# Problem details:
Every line of the material is to be repeated exactly as it stands.

# Raw data:
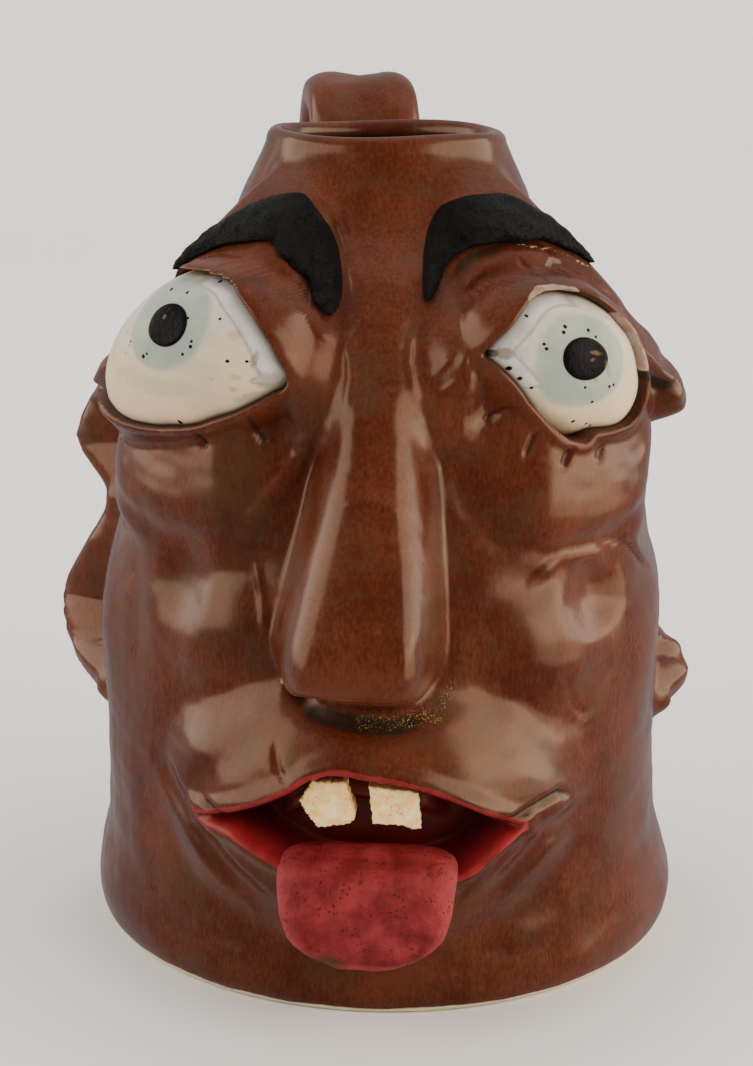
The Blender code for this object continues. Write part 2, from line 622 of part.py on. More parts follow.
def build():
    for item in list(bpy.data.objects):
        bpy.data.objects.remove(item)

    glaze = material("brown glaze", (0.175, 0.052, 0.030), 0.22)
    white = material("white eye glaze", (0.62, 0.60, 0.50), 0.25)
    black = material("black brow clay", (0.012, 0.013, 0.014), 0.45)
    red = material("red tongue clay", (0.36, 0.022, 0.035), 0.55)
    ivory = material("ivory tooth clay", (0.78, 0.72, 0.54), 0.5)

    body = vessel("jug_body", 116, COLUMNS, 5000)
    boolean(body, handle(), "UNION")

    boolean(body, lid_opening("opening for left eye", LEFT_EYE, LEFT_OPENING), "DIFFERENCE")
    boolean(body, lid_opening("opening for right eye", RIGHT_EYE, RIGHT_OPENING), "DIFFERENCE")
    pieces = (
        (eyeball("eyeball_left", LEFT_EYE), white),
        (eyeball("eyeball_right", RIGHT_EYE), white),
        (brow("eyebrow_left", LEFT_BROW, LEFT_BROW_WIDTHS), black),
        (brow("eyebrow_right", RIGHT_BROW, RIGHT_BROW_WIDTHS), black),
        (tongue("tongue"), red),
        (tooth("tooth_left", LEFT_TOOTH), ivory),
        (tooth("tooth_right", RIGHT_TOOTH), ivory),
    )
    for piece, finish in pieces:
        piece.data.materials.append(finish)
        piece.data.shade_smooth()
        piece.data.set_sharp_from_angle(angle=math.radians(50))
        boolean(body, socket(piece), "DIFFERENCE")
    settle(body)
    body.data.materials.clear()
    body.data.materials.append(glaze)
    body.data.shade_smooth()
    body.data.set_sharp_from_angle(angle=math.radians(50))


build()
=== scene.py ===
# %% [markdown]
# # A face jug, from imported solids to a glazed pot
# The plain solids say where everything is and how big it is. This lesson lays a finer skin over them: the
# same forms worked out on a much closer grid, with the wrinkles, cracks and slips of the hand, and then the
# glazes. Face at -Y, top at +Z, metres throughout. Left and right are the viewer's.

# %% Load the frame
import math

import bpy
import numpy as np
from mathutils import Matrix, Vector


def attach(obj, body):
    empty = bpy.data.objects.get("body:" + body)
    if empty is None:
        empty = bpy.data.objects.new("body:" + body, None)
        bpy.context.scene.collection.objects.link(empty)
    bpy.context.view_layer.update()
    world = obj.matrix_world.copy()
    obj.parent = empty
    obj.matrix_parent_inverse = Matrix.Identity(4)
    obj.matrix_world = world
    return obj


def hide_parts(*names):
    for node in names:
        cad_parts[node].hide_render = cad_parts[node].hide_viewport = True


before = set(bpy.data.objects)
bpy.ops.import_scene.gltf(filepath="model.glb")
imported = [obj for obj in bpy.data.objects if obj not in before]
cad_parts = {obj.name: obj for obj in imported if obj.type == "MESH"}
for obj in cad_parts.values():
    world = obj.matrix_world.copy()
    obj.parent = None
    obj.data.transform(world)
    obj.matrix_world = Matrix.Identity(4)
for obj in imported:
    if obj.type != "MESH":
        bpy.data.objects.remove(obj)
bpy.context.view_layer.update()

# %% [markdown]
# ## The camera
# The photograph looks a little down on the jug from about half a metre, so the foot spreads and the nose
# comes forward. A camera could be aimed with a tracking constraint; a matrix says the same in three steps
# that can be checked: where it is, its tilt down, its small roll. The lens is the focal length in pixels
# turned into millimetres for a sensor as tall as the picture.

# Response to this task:
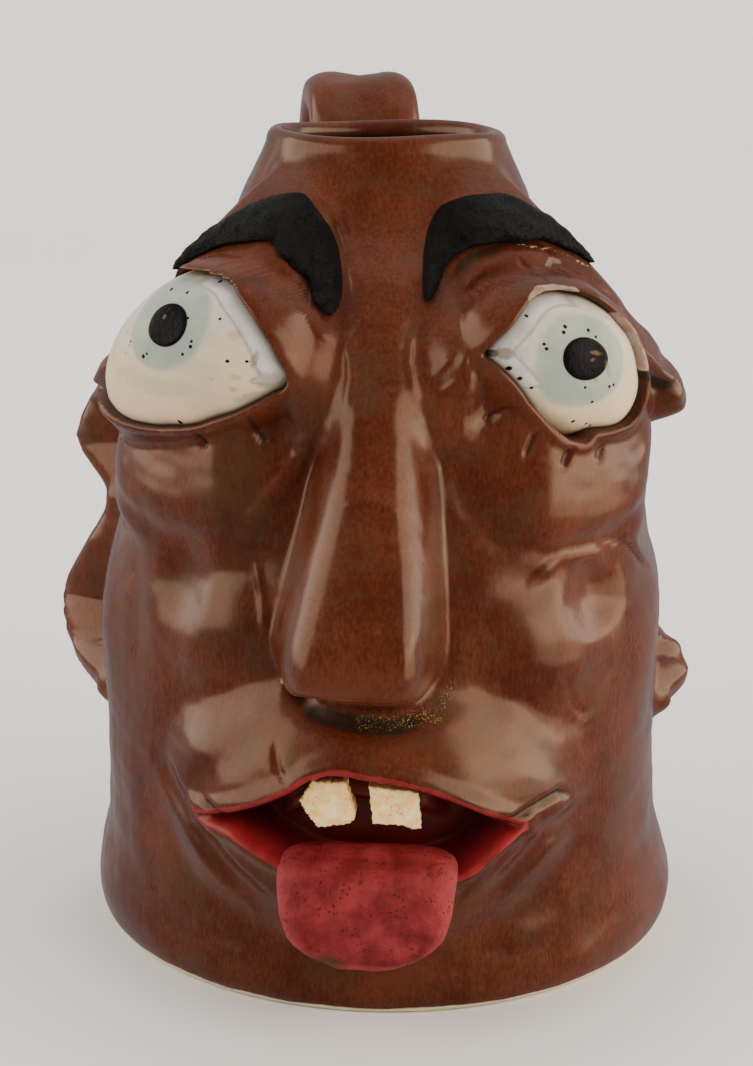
The Blender code for this object continues. Write part 2, from line 622 of part.py on. More parts follow.
def build():
    for item in list(bpy.data.objects):
        bpy.data.objects.remove(item)

    glaze = material("brown glaze", (0.175, 0.052, 0.030), 0.22)
    white = material("white eye glaze", (0.62, 0.60, 0.50), 0.25)
    black = material("black brow clay", (0.012, 0.013, 0.014), 0.45)
    red = material("red tongue clay", (0.36, 0.022, 0.035), 0.55)
    ivory = material("ivory tooth clay", (0.78, 0.72, 0.54), 0.5)

    body = vessel("jug_body", 116, COLUMNS, 5000)
    boolean(body, handle(), "UNION")

    boolean(body, lid_opening("opening for left eye", LEFT_EYE, LEFT_OPENING), "DIFFERENCE")
    boolean(body, lid_opening("opening for right eye", RIGHT_EYE, RIGHT_OPENING), "DIFFERENCE")
    pieces = (
        (eyeball("eyeball_left", LEFT_EYE), white),
        (eyeball("eyeball_right", RIGHT_EYE), white),
        (brow("eyebrow_left", LEFT_BROW, LEFT_BROW_WIDTHS), black),
        (brow("eyebrow_right", RIGHT_BROW, RIGHT_BROW_WIDTHS), black),
        (tongue("tongue"), red),
        (tooth("tooth_left", LEFT_TOOTH), ivory),
        (tooth("tooth_right", RIGHT_TOOTH), ivory),
    )
    for piece, finish in pieces:
        piece.data.materials.append(finish)
        piece.data.shade_smooth()
        piece.data.set_sharp_from_angle(angle=math.radians(50))
        boolean(body, socket(piece), "DIFFERENCE")
    settle(body)
    body.data.materials.clear()
    body.data.materials.append(glaze)
    body.data.shade_smooth()
    body.data.set_sharp_from_angle(angle=math.radians(50))


build()
=== scene.py ===
# %% [markdown]
# # A face jug, from imported solids to a glazed pot
# The plain solids say where everything is and how big it is. This lesson lays a finer skin over them: the
# same forms worked out on a much closer grid, with the wrinkles, cracks and slips of the hand, and then the
# glazes. Face at -Y, top at +Z, metres throughout. Left and right are the viewer's.

# %% Load the frame
import math

import bpy
import numpy as np
from mathutils import Matrix, Vector


def attach(obj, body):
    empty = bpy.data.objects.get("body:" + body)
    if empty is None:
        empty = bpy.data.objects.new("body:" + body, None)
        bpy.context.scene.collection.objects.link(empty)
    bpy.context.view_layer.update()
    world = obj.matrix_world.copy()
    obj.parent = empty
    obj.matrix_parent_inverse = Matrix.Identity(4)
    obj.matrix_world = world
    return obj


def hide_parts(*names):
    for node in names:
        cad_parts[node].hide_render = cad_parts[node].hide_viewport = True


before = set(bpy.data.objects)
bpy.ops.import_scene.gltf(filepath="model.glb")
imported = [obj for obj in bpy.data.objects if obj not in before]
cad_parts = {obj.name: obj for obj in imported if obj.type == "MESH"}
for obj in cad_parts.values():
    world = obj.matrix_world.copy()
    obj.parent = None
    obj.data.transform(world)
    obj.matrix_world = Matrix.Identity(4)
for obj in imported:
    if obj.type != "MESH":
        bpy.data.objects.remove(obj)
bpy.context.view_layer.update()

# %% [markdown]
# ## The camera
# The photograph looks a little down on the jug from about half a metre, so the foot spreads and the nose
# comes forward. A camera could be aimed with a tracking constraint; a matrix says the same in three steps
# that can be checked: where it is, its tilt down, its small roll. The lens is the focal length in pixels
# turned into millimetres for a sensor as tall as the picture.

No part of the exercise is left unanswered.